---------- RAW DATA
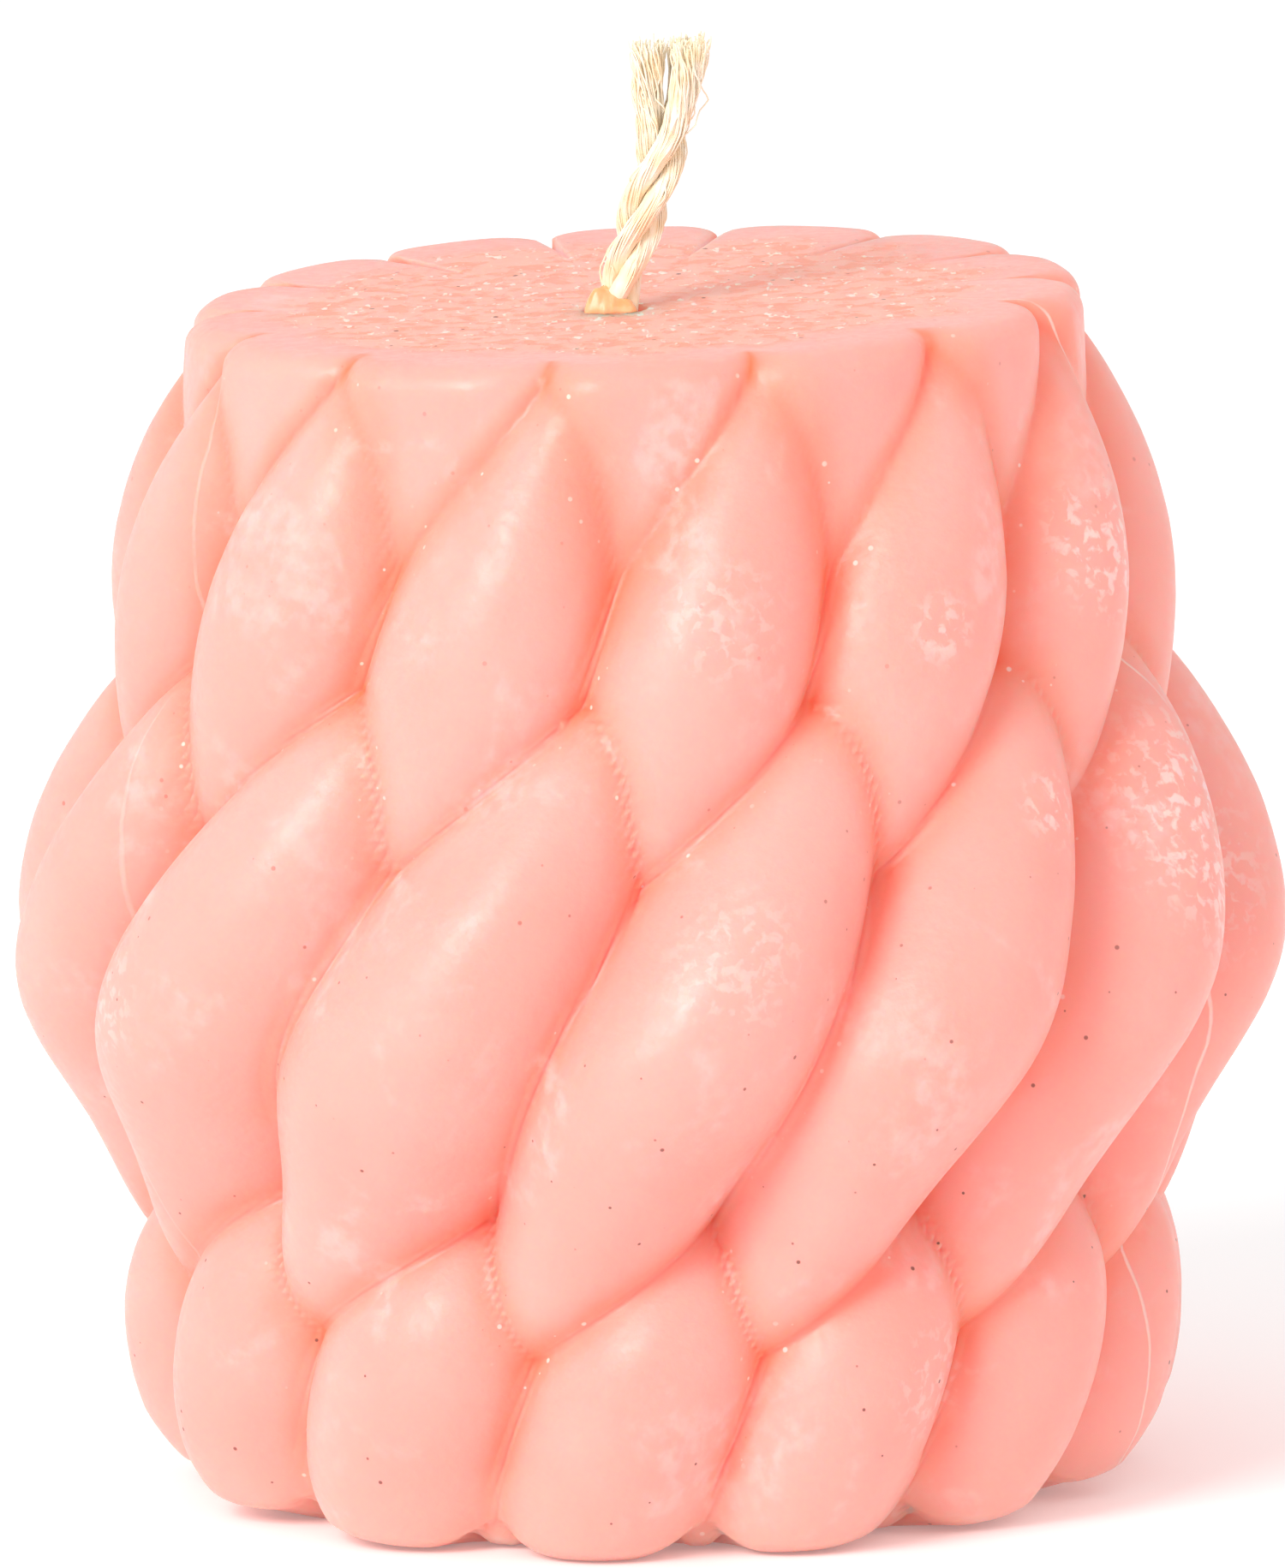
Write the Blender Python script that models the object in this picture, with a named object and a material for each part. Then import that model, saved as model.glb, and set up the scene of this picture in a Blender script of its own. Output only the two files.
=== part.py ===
"""Braided pillar candle: a moulded wax body with rows of leaning lobes and a three-ply wick.

Units are metres, +Z is up, and the origin is on the axis in the plane that the candle rests on.
The wax is one casting. Its side is the highest of four rows of leaf-shaped swellings, which meet
one another in creases. The wick is three twisted plies that run from the base to the frayed tip,
and a bead of primer wax holds them where they leave the top face.
"""
import math
from collections import namedtuple

import bmesh
import bpy

# Wax body: its height, the plain body inside the lobes, and how its top and foot are finished
LOBES_PER_ROW = 14
HEIGHT = 0.0702
CORE_TOP_RADIUS = 0.0212
CORE_FOOT_RADIUS = 0.0236
TOP_EDGE_RADIUS = 0.0012
FOOT_EDGE_INSET = 0.0024
FOOT_EDGE_RISE = 0.0014
RIM_NOTCH_DEPTH = 0.0012
RIM_NOTCH_HEIGHT = 0.0048
CREASE_SOFTNESS = 0.0007
CREASE_REACH = 0.0045
TOP_TILT = math.radians(1.3)
TILT_FROM = 0.0507

# Wick and its bead
WICK_OFFSET_X = -0.0010
WICK_OFFSET_Y = -0.0045
PLY_DIAMETER = 0.00125
PLY_CLEARANCE = 0.0004
LAY_LENGTH = 0.0120
WICK_FREE_LENGTH = 0.0163
SPLIT_LENGTH = 0.0058
TIP_SPREAD = 0.0007
WICK_LEAN = math.radians(18.5)
UPRIGHT_FROM = 0.0065
UPRIGHT_RADIUS = 0.025
WICK_RECESS = 0.0003
BEAD_HEIGHT = 0.0013
BEAD_WIDTH = 0.0011
BEAD_LOPSIDE = 0.0007
SEAT_GAP = 0.0003

# Mesh fineness
COLUMNS_PER_LOBE = 8
LEVELS = 50
EDGE_CROWDING = 0.5
CREASE_SEARCH_STEPS = 8
BORE_SIDES = 24
BEAD_SIDES = 24
STEPS_PER_LAY = 9

# Colours, as linear RGB
WAX_PINK = (0.93, 0.47, 0.38, 1.0)
COTTON_CREAM = (0.93, 0.80, 0.58, 1.0)
PRIMER_AMBER = (0.93, 0.66, 0.38, 1.0)

PITCH = 2.0 * math.pi / LOBES_PER_ROW
WICK_HELIX_RADIUS = (PLY_DIAMETER + PLY_CLEARANCE) / math.sqrt(3.0)
WICK_RADIUS = WICK_HELIX_RADIUS + PLY_DIAMETER / 2
BORE_RADIUS = WICK_RADIUS + SEAT_GAP

# A row of lobes: the height of a lobe's middle and half its length, how far the first lobe is
# turned from the front, how far its upper tip is turned from its middle and how far it bends
# between them, half its width as a share of the pitch, the radius that it swells from and how far
# it swells, how much further out its upper tip lies than its middle, how full its sides and how
# round its ends are, and how much narrower it is at its tips. A lobe's broad middle is eased by a
# shared amount, so that it swells evenly there.
Row = namedtuple(
    "Row",
    "middle half_length turn lean bend half_width radius swell flare fullness roundness taper",
)
STUB_ROW = Row(
    middle=0.0783,
    half_length=0.0306,
    turn=math.radians(29.8),
    lean=math.radians(12.6),
    bend=math.radians(1.1),
    half_width=0.56,
    radius=0.0202,
    swell=0.0056,
    flare=-0.0025,
    fullness=0.51,
    roundness=3.2,
    taper=0.62,
)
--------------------
> _AIM_: Your task is to quote the lines above, beginning with the first and ending with the one that holds "TILT_FROM = 0.0507".

> _FINISHED ANSWER_:
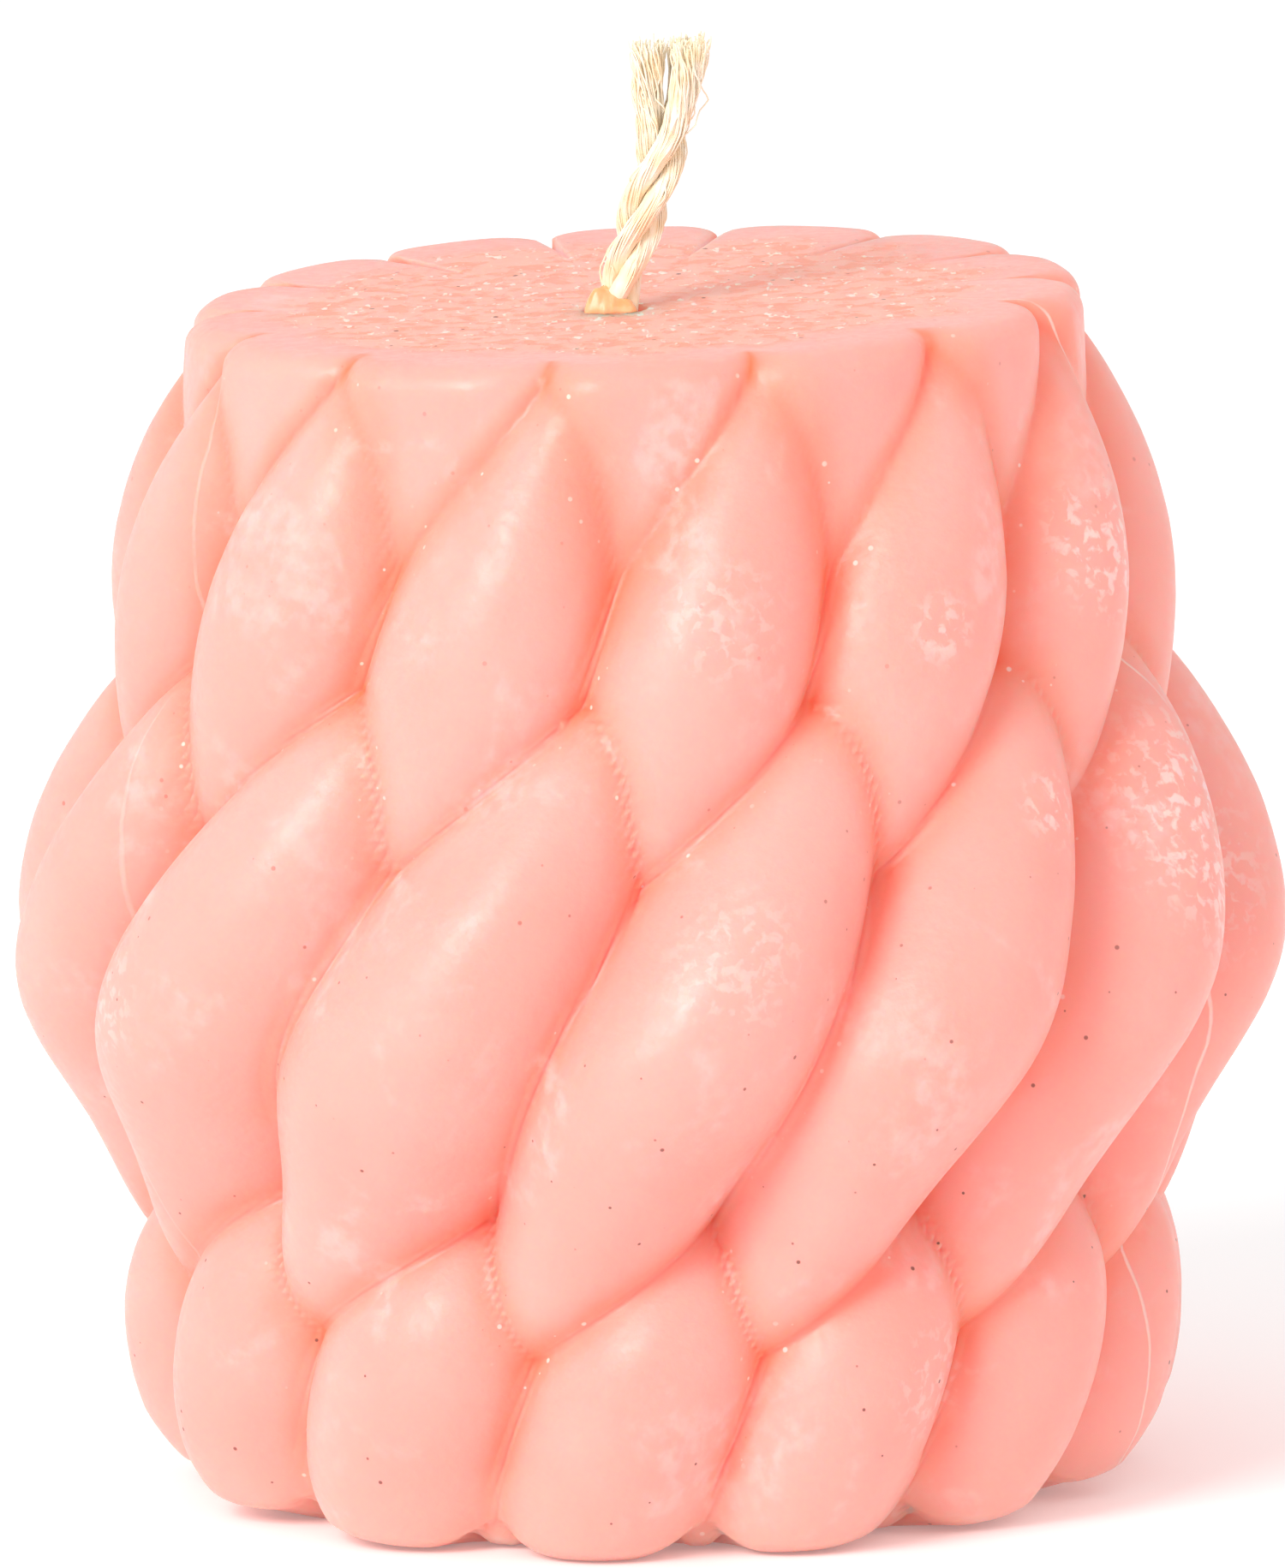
Write the Blender Python script that models the object in this picture, with a named object and a material for each part. Then import that model, saved as model.glb, and set up the scene of this picture in a Blender script of its own. Output only the two files.
=== part.py ===
"""Braided pillar candle: a moulded wax body with rows of leaning lobes and a three-ply wick.

Units are metres, +Z is up, and the origin is on the axis in the plane that the candle rests on.
The wax is one casting. Its side is the highest of four rows of leaf-shaped swellings, which meet
one another in creases. The wick is three twisted plies that run from the base to the frayed tip,
and a bead of primer wax holds them where they leave the top face.
"""
import math
from collections import namedtuple

import bmesh
import bpy

# Wax body: its height, the plain body inside the lobes, and how its top and foot are finished
LOBES_PER_ROW = 14
HEIGHT = 0.0702
CORE_TOP_RADIUS = 0.0212
CORE_FOOT_RADIUS = 0.0236
TOP_EDGE_RADIUS = 0.0012
FOOT_EDGE_INSET = 0.0024
FOOT_EDGE_RISE = 0.0014
RIM_NOTCH_DEPTH = 0.0012
RIM_NOTCH_HEIGHT = 0.0048
CREASE_SOFTNESS = 0.0007
CREASE_REACH = 0.0045
TOP_TILT = math.radians(1.3)
TILT_FROM = 0.0507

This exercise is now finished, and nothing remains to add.